In the 1990s, archaeologists in Schöningen, Germany, discovered the earliest large-scale record of tools made by Middle Pleistocene humans, including a 30-inch double-pointed lightweight curved stick that was shaped and smoothed into an aerodynamic tool. Archaeologists believe that children in the Middle Pleistocene played with these pointed sticks and thereby developed throwing and hunting skills. In support of this theory, researchers have also noted that in later periods, children in far-flung countries like Chad and Indonesia once played with similar implements.

Motion Pictures
Ice Age Europe, 16,000-9,000 B.C.

a small disk made of bone with animal etching spins on a string
Florent Rivere

The Upper Paleolithic version of flipbooks, rondelles are small disks made of bone, antler or ivory, with an image carved on either side and one or two holes for a cord in the middle.
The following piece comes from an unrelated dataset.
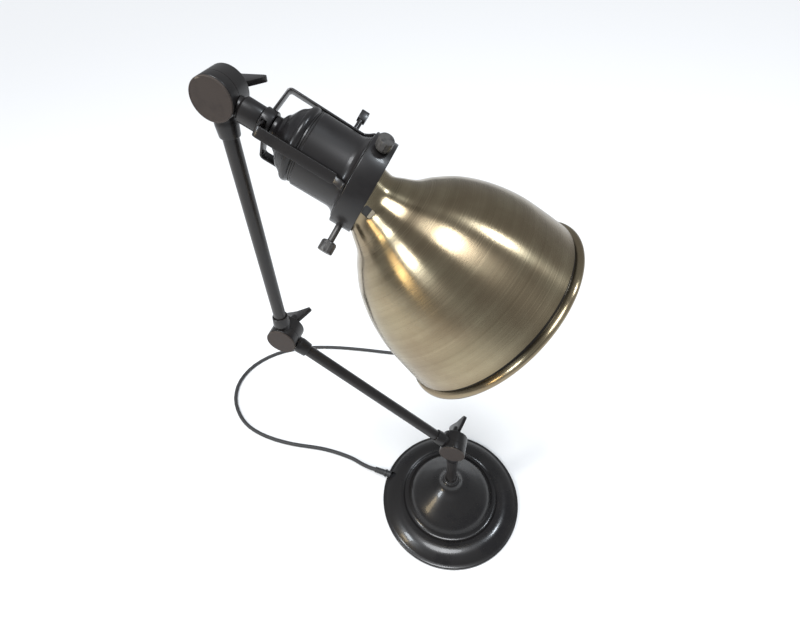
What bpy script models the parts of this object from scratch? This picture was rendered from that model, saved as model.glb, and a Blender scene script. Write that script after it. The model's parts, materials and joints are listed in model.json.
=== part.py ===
"""Swing arm desk lamp: a weighted bell base, two equal arms on three half-lap knuckles, and a metal shade.

Metres, +Z up. The base's centre is the origin, on the table. The arms lie in the XZ plane, and -Y is the
front, where each knuckle has its plain cap; the wing nuts are at the back.
"""

import math

import bmesh
import bpy
from mathutils import Matrix, Vector

GAP = 0.0003  # between pieces that touch
FIT = 0.0003  # radial clearance of a shaft or tube in its hole
MM = 0.001

# Base
BASE_RADIUS = 0.0850
BASE_HEIGHT = 0.0520
BASE_GROOVE_HEIGHT = 0.0110
BASE_WALL = 0.0014
BASE_GROOVE_RADIUS = BASE_RADIUS - 0.0310
BASE_BEAD_RADIUS = BASE_RADIUS - 0.0220
PAD_THICKNESS = 0.0012
WEIGHT_HEIGHT = 0.0095
STEM_RADIUS = 0.0060
BASE_TOP_RADIUS = STEM_RADIUS + 0.0035
STEM_COLLAR_RADIUS = STEM_RADIUS + 0.0032
STEM_COLLAR_HEIGHT = 0.0045

# Arms and their attitude, as angles from +X towards +Z
SHOULDER_HEIGHT = 0.1296
ARM_LENGTH = 0.2175
TUBE_RADIUS = 0.0054
TUBE_WALL = 0.0010
LOWER_ANGLE = 138.8
UPPER_ANGLE = 87.4
HEAD_ANGLE = -30.8

# Knuckles
KNUCKLE_RADIUS = 0.0137
KNUCKLE_FRONT = 0.0096
KNUCKLE_BACK = 0.0124
KNUCKLE_CLEARANCE = 0.0006
CAP_THICKNESS = 0.0013
SLEEVE_LENGTH = 0.0260
SLEEVE_FLOOR = 0.0010
SLEEVE_WALL = 0.0021
SLEEVE_NEAR_WALL = 0.0017
SLEEVE_TIP_WALL = 0.0015
STEM_SLEEVE_NEAR_WALL = 0.0007
BOLT_RADIUS = 0.0027
BOLT_HEAD_RADIUS = BOLT_RADIUS + 0.0028
BOLT_HEAD_HEIGHT = 0.0028
WASHER_RADIUS = BOLT_RADIUS + 0.0053
WASHER_THICKNESS = 0.0010
WING_HUB_RADIUS = BOLT_RADIUS + 0.0031
WING_HUB_HEIGHT = 0.0090
WING_SPAN = 0.0168
WING_HEIGHT = 0.0180
WING_THICKNESS = 0.0034

# Head: distances are along its axis, from the head knuckle
HEAD_SLEEVE_END = 0.0283
NIPPLE_RADIUS = 0.0048
NIPPLE_WALL = 0.0012
HEAD_SLEEVE_RADIUS = NIPPLE_RADIUS + 0.0037
HEAD_SLEEVE_NEAR_RADIUS = NIPPLE_RADIUS + 0.0019
COLLAR_RADIUS = NIPPLE_RADIUS + 0.0049
COLLAR_LENGTH = 0.0074
NECK_RADIUS = NIPPLE_RADIUS + 0.0032
NECK_LENGTH = 0.0029
CAP_LENGTH = 0.0191
HOUSING_RADIUS = 0.0241
HOUSING_LENGTH = 0.0328
HOUSING_WALL = 0.0010
BEAD_RADIUS = HOUSING_RADIUS + 0.0005
FLARE_RADIUS = HOUSING_RADIUS + 0.0041
RING_RADIUS = FLARE_RADIUS + 0.0031
RING_WALL = 0.0011
RING_WIDTH = 0.0150
STRAP_THICKNESS = 0.0015
STRAP_RADIUS = BEAD_RADIUS + GAP + 0.5 * STRAP_THICKNESS + 0.00005
STRAP_WIDTH = 0.0068
STRAP_TONGUE = 0.0046
STRAP_FOOT = 0.0030
STRAP_ANGLES = (70, 190, 310)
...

Tug the cord back and forth, and the disk swings, giving the illusion of a moving image. One ice age example found in France in 1868 shows a doe with her legs tucked under her on one side and extended on the other, so it looks like she is running when the rondelle is swinging.

Doll in the Family
Roman Empire, c. A.D. 1 to 400

a ivoery toy doll
Capitoline Museums, Rome

Since the 1800s, archaeologists have excavated more than 500 doll-like figures from the Roman world. Scholars long thought these were principally used as burial objects, but the extensive wear on the jointed limbs has led archaeologists in recent years to conclude that children did indeed play with these dolls. Toy figures representing adult women were made of ivory or bone, and some even had miniature jewelry and intricately carved hairstyles.

Gift Horse
Egypt, 250 B.C. to A.D. 500

a tiny toy horse on wheels
University of Michigan
When archaeologists excavated the small ancient farming village of Karanis, Egypt, between 1924 and 1935, they found numerous toy horses. The best-preserved has small wheels, with a harness and saddle painted on its body. A tiny eyehole in the head may have been used to hold a cord, so a child could pull the horse along the ground.